South American Committee for the Environment to elaborate strict norms 
and impose sanctions on the large companies that do not respect these 
rules. Local political interests can not be relied upon to guarantee 
respect for nature, that is why I propose the creation of a 
supranational organisation that has the capacity to dictate and carry 
out environmental norms.

South American convention for human rights and access for all living 
beings to water. As a region privileged with 27% of fresh water supplies 
in the world, we need to discuss and approve a South American Convention 
on Water that guarantees access to this vital resource to all living 
beings. We need to preserve water, in its different uses, from processes 
of privatizations and the market logic that are imposed in trade 
agreements. I am convinced that this South American treaty on Water 
would be a decisive step towards a Global Convention on Water.

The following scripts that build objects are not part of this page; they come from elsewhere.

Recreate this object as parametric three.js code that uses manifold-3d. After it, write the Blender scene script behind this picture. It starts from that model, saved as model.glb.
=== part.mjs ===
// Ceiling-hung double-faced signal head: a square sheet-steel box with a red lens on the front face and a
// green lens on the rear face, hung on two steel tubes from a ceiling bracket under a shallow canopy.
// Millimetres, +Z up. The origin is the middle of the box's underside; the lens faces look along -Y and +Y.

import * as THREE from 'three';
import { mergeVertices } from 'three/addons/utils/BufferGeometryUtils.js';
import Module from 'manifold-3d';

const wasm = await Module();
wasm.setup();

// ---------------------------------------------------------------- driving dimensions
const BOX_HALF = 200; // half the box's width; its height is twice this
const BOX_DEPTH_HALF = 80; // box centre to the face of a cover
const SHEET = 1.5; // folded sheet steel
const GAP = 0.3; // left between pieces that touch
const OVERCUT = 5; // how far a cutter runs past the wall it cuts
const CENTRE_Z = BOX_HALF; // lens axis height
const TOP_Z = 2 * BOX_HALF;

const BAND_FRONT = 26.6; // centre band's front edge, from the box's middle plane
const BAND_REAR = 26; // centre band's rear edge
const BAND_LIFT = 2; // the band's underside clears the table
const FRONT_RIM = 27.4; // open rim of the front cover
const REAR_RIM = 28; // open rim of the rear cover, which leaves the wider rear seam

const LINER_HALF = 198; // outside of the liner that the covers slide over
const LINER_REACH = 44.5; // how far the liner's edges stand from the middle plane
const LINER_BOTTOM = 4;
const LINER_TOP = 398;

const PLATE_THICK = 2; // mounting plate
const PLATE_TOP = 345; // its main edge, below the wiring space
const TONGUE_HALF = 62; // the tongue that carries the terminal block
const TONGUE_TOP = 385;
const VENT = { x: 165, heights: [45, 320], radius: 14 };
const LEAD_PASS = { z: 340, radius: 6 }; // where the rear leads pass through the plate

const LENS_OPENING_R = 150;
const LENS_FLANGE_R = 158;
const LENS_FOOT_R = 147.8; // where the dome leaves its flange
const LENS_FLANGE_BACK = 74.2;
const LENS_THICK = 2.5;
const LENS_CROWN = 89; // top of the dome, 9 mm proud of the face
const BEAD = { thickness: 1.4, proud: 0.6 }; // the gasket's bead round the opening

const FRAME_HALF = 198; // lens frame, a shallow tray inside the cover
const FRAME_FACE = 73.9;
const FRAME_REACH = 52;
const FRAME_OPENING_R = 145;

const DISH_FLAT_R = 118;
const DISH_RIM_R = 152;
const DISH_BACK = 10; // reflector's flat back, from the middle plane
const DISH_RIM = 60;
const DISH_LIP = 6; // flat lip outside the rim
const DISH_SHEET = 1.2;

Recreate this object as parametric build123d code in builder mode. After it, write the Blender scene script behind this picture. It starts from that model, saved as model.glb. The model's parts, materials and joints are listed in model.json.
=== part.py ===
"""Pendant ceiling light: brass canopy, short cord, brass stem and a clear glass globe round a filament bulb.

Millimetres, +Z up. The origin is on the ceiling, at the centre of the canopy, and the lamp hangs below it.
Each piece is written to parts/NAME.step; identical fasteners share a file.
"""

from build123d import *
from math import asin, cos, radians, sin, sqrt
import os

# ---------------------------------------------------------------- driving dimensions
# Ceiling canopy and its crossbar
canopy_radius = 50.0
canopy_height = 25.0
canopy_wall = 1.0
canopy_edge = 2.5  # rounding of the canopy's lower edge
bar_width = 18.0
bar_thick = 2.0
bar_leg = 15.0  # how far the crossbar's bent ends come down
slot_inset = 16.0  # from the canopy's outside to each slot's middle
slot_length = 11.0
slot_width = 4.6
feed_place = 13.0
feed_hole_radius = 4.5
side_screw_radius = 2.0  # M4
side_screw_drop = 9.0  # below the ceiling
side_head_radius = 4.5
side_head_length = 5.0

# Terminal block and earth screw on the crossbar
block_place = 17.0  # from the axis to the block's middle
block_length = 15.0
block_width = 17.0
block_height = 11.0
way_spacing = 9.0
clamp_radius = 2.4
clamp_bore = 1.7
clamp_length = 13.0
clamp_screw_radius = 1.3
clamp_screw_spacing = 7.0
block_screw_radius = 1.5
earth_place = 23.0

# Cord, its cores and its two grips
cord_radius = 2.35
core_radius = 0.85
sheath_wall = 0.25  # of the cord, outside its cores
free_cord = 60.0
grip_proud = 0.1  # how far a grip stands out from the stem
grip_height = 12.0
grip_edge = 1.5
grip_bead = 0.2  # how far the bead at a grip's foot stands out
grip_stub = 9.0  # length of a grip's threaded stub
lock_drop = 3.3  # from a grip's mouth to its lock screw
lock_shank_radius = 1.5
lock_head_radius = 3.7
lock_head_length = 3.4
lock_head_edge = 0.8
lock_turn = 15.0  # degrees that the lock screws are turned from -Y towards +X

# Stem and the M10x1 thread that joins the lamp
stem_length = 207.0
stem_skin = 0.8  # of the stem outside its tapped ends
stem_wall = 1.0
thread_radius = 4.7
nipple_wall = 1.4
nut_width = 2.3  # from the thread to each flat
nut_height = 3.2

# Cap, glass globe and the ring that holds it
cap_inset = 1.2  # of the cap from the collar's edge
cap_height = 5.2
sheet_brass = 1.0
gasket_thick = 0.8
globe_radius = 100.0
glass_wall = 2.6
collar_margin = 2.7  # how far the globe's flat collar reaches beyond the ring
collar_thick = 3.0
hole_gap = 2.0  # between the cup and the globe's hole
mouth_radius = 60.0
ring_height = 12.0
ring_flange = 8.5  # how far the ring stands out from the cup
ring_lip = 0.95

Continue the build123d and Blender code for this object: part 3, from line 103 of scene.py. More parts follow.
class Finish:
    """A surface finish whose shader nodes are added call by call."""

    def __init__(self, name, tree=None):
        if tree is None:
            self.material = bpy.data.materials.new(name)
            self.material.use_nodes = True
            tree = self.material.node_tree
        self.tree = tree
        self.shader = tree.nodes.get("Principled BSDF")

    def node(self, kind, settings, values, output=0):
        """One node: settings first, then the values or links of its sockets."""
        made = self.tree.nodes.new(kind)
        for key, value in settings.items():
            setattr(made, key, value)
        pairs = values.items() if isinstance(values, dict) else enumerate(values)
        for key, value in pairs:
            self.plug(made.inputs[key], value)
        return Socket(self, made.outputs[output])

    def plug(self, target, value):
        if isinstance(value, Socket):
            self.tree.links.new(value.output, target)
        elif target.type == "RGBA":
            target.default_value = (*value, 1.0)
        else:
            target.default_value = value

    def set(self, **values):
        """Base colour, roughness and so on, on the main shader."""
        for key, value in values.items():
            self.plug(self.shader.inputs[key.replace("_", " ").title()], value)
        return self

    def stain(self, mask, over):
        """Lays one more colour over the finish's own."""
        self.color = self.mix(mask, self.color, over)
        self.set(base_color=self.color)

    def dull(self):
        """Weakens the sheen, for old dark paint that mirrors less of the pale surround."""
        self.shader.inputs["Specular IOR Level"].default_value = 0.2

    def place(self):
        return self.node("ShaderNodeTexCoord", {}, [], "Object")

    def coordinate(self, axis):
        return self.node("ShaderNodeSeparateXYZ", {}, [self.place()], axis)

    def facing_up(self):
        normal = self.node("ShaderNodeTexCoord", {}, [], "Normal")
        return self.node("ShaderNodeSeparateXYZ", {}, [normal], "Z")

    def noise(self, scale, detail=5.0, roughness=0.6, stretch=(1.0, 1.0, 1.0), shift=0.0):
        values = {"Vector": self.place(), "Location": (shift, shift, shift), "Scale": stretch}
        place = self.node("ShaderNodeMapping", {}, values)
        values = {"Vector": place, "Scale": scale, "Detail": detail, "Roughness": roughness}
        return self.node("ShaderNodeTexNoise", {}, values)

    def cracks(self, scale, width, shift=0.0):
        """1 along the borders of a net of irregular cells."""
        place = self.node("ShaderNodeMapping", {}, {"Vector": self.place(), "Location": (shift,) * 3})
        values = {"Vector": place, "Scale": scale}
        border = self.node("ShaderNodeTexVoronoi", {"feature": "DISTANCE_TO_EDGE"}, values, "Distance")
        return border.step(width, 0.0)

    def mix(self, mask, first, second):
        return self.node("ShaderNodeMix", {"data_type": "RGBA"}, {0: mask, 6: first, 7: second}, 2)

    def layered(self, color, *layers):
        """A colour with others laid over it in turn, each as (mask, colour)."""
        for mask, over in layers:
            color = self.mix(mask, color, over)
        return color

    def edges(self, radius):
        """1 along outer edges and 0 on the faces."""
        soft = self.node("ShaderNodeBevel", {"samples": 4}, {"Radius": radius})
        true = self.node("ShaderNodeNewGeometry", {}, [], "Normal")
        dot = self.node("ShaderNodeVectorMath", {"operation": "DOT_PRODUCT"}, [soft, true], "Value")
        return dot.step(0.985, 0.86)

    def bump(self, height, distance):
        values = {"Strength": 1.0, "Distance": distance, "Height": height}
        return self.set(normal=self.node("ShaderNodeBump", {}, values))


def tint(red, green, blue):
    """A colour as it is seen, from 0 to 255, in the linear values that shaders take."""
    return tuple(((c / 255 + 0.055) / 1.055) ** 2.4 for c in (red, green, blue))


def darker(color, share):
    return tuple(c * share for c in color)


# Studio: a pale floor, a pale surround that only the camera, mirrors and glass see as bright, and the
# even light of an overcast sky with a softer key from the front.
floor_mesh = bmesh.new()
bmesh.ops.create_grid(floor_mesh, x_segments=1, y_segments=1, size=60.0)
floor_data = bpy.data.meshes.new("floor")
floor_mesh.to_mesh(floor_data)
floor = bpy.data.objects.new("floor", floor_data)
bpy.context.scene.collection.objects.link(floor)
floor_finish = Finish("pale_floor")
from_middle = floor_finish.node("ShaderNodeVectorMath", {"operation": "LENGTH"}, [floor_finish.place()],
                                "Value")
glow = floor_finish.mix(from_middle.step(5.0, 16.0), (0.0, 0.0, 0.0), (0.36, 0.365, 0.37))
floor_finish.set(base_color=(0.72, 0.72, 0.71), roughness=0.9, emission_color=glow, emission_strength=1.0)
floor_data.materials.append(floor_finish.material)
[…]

Protection of our biodiversity. We can not allow the patenting of 
plants, animals and live materials. In the South American Community we 
have to apply a system of protection that on one side avoids the piracy 
of our biodiversity and on the other side guarantees the domination of 
our countries over these genetic resources and traditional collective 
knowledge.

At the level of political institutions

Let's deepen our democracies with greater social participation. Only a 
greater openness, transparency and the participation of our people in 
the taking of decisions can guarantee that our Community of South 
American Nations advances and progresses down the right path.

Let's strengthen our sovereignty and our common voice. The Community of 
South American Nations can be a grand lever to defend and affirm our 
sovereignty in a globalised and unipolar world. Individually as isolated 
countries some can be more easily susceptible to pressure and external 
conditioning. Together we have more possibilities to develop our own 
distinctive options in different international scenarios.

A Commission of Permanent Convergence to elaborate a treaty for CSN and 
guarantees the implementation of agreements. We need an agile 
institution, transparent, un-bureaucratic, with social participation, 
and which takes into account existing asymmetries. To advance 
effectively we need to create a Commission of Permanent Convergence made 
up of representatives of the 12 countries which, leading up to the Third 
Summit of Heads of States, elaborates a project for a treaty for the 
Community of South American Nations, taking into account the 
particularities and rhythms of the distinct nations. Similarly, this 
Commission of Permanent Convergence, via groups and commissions, should 
coordinate and work together with CAN, MERCOSUR, ALADI, OTCA and 
difference sub regional initiatives to avoid duplicating efforts and to 
guarantee the application of the commitments we take up.

We hope that this letter strengthens the thoughts and construction of 
proposals for an effective and positive Second Summit of Heads of States 
of the Community of South American Nations, I leave you reiterating my 
invitation for our meeting on 8-9 December in Cochabamba, Bolivia.

Regards,

Evo Morales Ayma

President of the Republic of Bolivia.